Although the BlackRock–GIP–TiL (MSC) consortium is unlikely to go ahead (as announced), its importance lies elsewhere. Terminals are now viewed more as enablers of capacity and reliability rather than yield assets. Having control, whether formal or informal, over terminals influences whether disruptions last days or weeks. This is evident through strategies involving minority stakes, joint ventures, and greenfield partnerships, rather than full ownership. Recent actions by Hapag-Lloyd and ONE show a deliberate approach: securing access, influencing performance, and aligning terminals with network requirements, rather than solely focusing on terminal financial returns.

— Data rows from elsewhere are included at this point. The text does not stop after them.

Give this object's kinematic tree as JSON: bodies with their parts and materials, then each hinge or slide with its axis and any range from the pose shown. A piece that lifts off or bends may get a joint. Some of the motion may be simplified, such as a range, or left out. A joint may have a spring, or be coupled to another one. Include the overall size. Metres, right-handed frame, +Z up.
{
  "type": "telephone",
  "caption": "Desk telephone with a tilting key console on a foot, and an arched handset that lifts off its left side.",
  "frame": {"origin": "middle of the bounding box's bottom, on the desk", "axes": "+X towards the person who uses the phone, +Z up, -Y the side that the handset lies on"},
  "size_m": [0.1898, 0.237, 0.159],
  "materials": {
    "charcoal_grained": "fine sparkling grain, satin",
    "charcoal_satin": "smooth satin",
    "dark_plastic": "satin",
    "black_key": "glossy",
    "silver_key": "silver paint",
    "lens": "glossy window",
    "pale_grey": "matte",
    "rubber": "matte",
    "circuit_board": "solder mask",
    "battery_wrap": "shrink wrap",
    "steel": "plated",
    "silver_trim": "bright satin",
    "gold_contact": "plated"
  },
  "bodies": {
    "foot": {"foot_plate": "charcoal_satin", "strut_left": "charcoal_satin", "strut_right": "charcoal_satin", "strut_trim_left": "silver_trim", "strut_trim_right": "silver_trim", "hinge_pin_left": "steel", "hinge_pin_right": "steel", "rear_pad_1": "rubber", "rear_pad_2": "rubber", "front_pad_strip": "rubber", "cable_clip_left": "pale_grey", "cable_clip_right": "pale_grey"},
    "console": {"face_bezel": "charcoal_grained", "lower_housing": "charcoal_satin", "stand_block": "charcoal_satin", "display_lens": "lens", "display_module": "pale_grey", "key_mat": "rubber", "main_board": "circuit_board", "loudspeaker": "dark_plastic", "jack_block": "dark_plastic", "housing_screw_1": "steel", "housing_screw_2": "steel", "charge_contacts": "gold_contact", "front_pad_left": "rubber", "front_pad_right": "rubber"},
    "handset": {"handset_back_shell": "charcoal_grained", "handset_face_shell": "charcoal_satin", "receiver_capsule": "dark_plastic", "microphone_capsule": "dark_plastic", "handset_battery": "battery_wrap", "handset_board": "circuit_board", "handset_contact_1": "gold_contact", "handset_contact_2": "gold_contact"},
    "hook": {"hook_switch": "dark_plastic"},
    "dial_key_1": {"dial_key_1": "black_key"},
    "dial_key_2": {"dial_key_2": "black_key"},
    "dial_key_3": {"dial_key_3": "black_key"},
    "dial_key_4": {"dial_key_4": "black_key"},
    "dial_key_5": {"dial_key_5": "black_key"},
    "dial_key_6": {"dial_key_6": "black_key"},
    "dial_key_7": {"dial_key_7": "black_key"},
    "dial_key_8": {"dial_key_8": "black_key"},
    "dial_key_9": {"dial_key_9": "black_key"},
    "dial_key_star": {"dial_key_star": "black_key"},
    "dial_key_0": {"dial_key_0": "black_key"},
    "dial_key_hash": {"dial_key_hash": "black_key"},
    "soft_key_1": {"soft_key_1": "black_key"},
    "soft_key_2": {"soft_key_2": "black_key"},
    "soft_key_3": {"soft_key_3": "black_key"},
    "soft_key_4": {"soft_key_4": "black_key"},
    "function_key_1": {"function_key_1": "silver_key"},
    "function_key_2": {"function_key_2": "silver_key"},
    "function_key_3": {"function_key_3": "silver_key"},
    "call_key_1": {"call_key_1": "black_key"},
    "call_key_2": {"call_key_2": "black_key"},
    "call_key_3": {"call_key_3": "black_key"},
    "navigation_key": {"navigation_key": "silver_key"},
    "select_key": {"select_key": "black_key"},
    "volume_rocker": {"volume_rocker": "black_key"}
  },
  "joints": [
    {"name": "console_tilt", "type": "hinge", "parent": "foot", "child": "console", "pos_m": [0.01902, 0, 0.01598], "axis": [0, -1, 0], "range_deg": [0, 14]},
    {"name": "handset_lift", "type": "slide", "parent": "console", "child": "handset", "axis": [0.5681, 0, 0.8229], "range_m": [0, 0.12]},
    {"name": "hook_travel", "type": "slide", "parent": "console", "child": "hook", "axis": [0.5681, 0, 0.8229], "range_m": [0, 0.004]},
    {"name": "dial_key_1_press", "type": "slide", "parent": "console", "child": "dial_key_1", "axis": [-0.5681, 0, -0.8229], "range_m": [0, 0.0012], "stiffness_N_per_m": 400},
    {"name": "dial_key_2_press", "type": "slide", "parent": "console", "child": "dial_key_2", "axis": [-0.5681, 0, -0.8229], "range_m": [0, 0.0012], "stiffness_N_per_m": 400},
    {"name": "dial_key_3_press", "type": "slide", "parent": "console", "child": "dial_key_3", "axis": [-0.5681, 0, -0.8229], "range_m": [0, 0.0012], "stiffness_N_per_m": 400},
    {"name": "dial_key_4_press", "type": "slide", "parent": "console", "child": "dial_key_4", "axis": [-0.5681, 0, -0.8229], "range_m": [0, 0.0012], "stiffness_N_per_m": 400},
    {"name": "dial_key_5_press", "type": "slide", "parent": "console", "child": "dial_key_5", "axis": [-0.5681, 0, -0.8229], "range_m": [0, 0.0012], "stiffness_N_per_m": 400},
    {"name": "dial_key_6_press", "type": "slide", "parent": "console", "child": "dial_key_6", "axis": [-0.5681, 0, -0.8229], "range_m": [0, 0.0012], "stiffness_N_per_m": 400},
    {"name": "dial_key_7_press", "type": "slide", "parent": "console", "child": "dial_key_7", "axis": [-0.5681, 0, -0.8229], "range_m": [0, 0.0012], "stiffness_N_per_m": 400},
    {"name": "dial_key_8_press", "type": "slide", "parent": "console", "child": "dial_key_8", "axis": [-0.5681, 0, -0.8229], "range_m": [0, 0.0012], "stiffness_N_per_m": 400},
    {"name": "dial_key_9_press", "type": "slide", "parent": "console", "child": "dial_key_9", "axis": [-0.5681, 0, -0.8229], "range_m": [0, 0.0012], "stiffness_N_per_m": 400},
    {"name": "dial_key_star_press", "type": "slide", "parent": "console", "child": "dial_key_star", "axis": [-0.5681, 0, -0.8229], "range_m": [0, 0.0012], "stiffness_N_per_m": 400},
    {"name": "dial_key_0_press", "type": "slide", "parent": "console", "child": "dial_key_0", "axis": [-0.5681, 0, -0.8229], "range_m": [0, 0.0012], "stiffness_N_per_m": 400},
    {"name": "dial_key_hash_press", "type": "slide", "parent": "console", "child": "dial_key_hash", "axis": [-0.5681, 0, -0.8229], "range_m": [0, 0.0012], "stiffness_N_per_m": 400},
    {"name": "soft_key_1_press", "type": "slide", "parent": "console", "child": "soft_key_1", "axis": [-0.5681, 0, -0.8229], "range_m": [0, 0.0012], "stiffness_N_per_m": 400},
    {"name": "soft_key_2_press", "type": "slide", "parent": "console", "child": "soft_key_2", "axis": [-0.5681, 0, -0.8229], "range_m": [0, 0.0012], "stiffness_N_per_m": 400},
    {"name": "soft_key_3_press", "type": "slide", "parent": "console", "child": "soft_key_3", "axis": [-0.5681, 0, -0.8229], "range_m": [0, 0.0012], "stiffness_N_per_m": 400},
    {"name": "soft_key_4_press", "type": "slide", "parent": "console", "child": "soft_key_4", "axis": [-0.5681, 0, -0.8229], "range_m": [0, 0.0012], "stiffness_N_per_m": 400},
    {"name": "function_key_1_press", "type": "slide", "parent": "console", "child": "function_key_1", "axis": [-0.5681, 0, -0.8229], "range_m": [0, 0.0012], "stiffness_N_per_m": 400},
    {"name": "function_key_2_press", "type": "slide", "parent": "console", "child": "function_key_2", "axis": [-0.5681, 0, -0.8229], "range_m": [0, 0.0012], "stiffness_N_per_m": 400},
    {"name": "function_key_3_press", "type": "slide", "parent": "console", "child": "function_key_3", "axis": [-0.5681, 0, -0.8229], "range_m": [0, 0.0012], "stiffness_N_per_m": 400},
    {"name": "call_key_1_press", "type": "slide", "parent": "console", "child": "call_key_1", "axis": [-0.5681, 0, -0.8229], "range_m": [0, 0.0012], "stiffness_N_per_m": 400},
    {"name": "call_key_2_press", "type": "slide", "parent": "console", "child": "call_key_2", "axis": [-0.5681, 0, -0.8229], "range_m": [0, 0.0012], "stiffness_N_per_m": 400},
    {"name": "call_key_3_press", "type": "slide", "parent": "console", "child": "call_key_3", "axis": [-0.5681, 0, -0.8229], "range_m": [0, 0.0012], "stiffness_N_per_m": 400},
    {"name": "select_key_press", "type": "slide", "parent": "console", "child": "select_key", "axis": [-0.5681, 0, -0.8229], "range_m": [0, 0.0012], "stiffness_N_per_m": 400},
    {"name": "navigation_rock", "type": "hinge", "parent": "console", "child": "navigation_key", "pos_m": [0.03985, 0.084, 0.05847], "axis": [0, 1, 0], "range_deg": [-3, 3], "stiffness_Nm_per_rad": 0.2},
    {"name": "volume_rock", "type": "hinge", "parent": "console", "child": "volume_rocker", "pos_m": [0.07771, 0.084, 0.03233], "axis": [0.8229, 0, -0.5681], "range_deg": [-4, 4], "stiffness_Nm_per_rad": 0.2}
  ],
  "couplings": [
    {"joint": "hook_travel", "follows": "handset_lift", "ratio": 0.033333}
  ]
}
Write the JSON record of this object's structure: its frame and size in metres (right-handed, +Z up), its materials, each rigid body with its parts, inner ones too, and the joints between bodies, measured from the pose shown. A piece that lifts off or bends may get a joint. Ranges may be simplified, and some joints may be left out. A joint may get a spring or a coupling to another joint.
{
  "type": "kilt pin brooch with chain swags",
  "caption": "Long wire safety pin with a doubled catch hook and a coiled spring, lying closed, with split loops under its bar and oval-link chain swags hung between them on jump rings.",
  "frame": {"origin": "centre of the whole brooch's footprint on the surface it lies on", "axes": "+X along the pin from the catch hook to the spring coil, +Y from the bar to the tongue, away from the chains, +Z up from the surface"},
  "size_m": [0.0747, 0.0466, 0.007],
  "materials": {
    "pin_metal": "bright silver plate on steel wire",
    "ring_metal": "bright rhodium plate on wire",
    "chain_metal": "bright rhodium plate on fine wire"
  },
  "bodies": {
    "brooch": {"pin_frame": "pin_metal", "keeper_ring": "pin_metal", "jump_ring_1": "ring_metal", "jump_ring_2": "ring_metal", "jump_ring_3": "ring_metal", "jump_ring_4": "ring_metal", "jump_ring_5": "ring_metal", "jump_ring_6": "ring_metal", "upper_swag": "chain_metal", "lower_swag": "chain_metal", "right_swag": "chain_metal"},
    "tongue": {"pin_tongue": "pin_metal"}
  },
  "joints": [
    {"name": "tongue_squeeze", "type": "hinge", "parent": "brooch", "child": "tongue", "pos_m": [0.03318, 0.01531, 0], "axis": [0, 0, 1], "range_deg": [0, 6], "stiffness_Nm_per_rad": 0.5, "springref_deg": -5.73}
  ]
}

Bearing for 2026: As schedule reliability expectations rise, port congestion and terminal efficiency will come sharply into focus. Expect further terminal ownership changes as control of performance, not capacity, becomes the critical advantage.

 

Regional ports: Building supply chain resilience via strategic diversification

The ACCC's 2024–25 stevedoring report finally addresses the structural problem: landside charges at major gateway ports have become unavoidable cost impositions, disconnected from productivity or service outcomes. Trapped by a system of infrastructure monopolies, the ACCC is finally examining ways to fix this market failure.

This market failure also makes the strategic case for regional ports compelling. Their value lies not in competing on volume with Sydney or Melbourne, but in offering what those gateways increasingly cannot: reliability, cost transparency, and operational control. Regional ports serving defined catchments can eliminate the friction costs, congestion delays, and expensive landside fees.

The sustainability case is compelling. Shorter port-to-end user distances cut Scope 3 emissions, and regional networks should identify opportunities for Australia to take a more realistic and commercially viable look at coastal shipping as part of its decarbonisation strategy.

Bearing for 2026: Regional stakeholders should carefully evaluate regional alternatives, viewing them not as secondary options but as intentional resilience strategies.

 

Navigating 2026: Navigating structural volatility

2025 was not just about reacting to a single shock, but about recognising that the system's structure has fundamentally changed. Volatility is now layered and persistent, influenced by trade policy, geopolitics, capacity cycles, infrastructure consolidation, regulatory scrutiny, and the expanding role of digital intelligence.

The outlook for 2026 is that advantage will not come from optimisation for one scenario, rate cycle, or gateway. Instead, it will stem from strategies capable of thriving amid both disruption and normalisation, incorporating policy and regulatory risks into daily decisions, diversifying exposure across carriers and terminals, and relying on intelligence rather than price alone.

This is no longer about weathering the storm, it’s about navigating a changing sea with purpose, discipline, and control.